Today, something interesting happened. Hurrah! I crossed the 60K threshold. Given I am planning for the book to run to 120K, that means I’m officially halfway. Some of the writing is horrendous, I must confess, but just yesterday as I was telling my mum about the story, I got a real sense of what the book is all about. I can’t wait to get to the end, so I can go back in and tweak all the things that need tweaking, make it all sit straight and work. Put simply, it’s a story about a girl who thought her grandmother was a nice old lady, and discovers–when she inherits her grandmother’s old house in Tasmania–that Gran was a lot more complex than originally thought. It has a bit of mystery, a bit of romance, and a lot of sheep. Lol!
The only downside to my recent output has been that I need to get to bed by 9.30 every night in order to get up early and write. And I’m still tired and cranky the whole time. In any case, it has seriously cramped my gaming time.
I’ve also been working hard on an application for arts funding for a fantasy project, and gloating hard over the shortlisting of my paper about Australian fantasy fiction to the Ditmar list. It’s up for the William Atheling Jr award for SF criticism. If you’d like to read it, it will be at this address for a brief time. All praise be to Sean Williams for hosting this for his technically-unsavvy friend.

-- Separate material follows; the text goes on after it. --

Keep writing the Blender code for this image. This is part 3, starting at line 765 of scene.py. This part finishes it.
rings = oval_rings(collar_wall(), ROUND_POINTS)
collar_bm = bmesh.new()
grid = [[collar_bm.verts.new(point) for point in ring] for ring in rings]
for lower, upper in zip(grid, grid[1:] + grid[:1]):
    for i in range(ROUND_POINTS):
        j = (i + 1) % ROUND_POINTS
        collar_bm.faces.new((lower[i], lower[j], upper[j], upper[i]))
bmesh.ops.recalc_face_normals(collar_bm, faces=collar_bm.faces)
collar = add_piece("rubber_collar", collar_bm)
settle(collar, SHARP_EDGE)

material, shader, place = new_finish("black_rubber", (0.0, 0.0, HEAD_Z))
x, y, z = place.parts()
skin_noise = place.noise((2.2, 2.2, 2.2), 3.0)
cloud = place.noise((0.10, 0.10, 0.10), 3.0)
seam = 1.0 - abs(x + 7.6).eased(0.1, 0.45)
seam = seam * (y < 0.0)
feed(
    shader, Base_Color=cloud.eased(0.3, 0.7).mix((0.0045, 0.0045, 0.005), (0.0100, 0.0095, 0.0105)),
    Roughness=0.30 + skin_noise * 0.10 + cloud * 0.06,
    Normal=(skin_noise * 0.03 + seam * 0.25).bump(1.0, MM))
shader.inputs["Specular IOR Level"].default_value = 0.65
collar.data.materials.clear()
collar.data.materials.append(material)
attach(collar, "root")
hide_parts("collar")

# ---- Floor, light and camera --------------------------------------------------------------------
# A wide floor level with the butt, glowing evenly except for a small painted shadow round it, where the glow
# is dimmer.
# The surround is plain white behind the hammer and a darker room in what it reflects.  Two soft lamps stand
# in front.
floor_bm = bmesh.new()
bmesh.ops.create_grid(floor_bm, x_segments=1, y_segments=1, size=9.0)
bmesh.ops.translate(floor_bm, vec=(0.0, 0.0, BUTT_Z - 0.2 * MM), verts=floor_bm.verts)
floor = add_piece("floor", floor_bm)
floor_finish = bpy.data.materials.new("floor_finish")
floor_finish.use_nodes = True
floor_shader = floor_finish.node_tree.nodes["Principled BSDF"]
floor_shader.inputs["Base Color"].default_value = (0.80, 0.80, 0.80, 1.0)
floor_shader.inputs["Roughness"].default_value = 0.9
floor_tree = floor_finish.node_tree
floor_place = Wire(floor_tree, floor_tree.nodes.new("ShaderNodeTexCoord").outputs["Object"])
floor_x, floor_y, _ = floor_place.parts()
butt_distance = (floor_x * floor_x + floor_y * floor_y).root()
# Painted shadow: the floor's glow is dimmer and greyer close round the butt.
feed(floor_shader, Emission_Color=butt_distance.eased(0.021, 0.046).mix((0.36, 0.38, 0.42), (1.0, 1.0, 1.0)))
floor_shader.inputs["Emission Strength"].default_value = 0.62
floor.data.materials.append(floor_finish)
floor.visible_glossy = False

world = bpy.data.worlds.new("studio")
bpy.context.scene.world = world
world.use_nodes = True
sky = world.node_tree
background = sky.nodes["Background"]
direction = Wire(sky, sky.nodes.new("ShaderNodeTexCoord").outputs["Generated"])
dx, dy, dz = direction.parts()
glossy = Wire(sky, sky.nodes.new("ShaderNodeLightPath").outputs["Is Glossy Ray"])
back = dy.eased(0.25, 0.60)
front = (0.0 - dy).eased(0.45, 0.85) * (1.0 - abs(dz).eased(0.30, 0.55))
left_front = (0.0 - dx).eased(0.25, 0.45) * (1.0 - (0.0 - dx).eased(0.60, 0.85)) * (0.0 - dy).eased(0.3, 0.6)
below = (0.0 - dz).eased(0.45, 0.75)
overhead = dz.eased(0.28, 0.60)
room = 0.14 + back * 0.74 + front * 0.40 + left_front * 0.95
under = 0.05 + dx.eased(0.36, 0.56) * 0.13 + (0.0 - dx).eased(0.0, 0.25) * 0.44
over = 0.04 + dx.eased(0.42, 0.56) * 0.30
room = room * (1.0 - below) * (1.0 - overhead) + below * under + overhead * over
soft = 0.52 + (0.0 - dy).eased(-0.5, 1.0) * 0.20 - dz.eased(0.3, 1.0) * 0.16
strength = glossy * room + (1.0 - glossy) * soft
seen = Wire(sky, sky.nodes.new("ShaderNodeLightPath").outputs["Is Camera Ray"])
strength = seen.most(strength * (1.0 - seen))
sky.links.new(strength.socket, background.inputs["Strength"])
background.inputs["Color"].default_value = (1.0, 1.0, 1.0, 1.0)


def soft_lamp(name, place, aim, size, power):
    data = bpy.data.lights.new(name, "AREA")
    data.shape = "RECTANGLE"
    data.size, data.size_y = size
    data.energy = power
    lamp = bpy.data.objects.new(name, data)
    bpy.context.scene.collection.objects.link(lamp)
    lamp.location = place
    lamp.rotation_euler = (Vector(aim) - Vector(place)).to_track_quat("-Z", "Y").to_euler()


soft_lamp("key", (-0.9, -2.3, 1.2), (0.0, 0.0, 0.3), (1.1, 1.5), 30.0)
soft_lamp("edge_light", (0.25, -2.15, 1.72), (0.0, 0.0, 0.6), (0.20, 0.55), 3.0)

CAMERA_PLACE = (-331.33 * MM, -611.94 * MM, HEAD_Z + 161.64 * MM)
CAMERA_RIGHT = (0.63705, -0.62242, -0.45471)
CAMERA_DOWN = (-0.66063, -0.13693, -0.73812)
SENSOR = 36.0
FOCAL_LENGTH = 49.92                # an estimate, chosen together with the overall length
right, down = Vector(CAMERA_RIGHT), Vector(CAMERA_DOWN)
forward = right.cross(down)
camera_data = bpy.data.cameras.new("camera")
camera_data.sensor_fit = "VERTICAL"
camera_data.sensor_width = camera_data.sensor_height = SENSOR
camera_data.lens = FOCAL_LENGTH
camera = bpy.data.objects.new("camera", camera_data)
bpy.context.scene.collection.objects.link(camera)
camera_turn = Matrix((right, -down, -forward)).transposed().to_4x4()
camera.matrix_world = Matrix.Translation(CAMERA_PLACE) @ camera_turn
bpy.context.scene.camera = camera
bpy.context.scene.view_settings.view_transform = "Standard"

I am at home. I am not in Tasmania, where I was supposed to be. Instead, I am stealing a few minutes while the children watch a Yo Gabba Gabba DVD, to catch my thoughts.
Astrid came down midway through the week with a violent gastro bug, and Mirko and I have been cleaning up vomit and diarrhoea pretty much around the clock for a few nights (they are all starting to blur into each other, so don’t ask me to be any more precise than that). She was certainly not fit to travel, so we have cancelled the whole trip. (Can I just say that I was mightily impressed by Virgin Blue who bent the rules to save us losing our entire fare, and to Europcar and Curringa Farmstay, who were so bloody understanding and didn’t charge us any cancellation fees whatsoever: so rare for companies to show such good will). The cancelled trip means that my crucial research will not get done; this means that my plans for my novel are in turmoil.
Between bouts of irrational fury (for surely it was some careless parent who sent their still-sick child to daycare who is to blame for my work being disrupted) and teary despair (now the book will never get written), there is one hugely important lesson in this for me. I have a sick little zombie girl, who’s all floppy and still, and all that matters is that she gets better on her own time, with lots of cuddles and love (and a mattress on the floor in front of the television). My current predicament is the embodiment of those wise words by Stephen King in On Writing: life is not a support system for art; it’s the other way around.
Workwise, I’ll try to turn this week into a positive. Ordinarily it’s impossible for me to write out of order, but perhaps I’ll just have to do that, and save the scenes that need the most research until a time when I can get away to Tassie. I’ve pulled out my notebook, and I’m going to break the story down, scene by scene, and see if I can set myself the goal of writing 15000 words this week (thus reaching 40000) by just plugging away with what I can do, rather than moaning about what I can’t.
I can hear a little squeaky laugh from the other room; she’s getting better. What is there to be miserable about?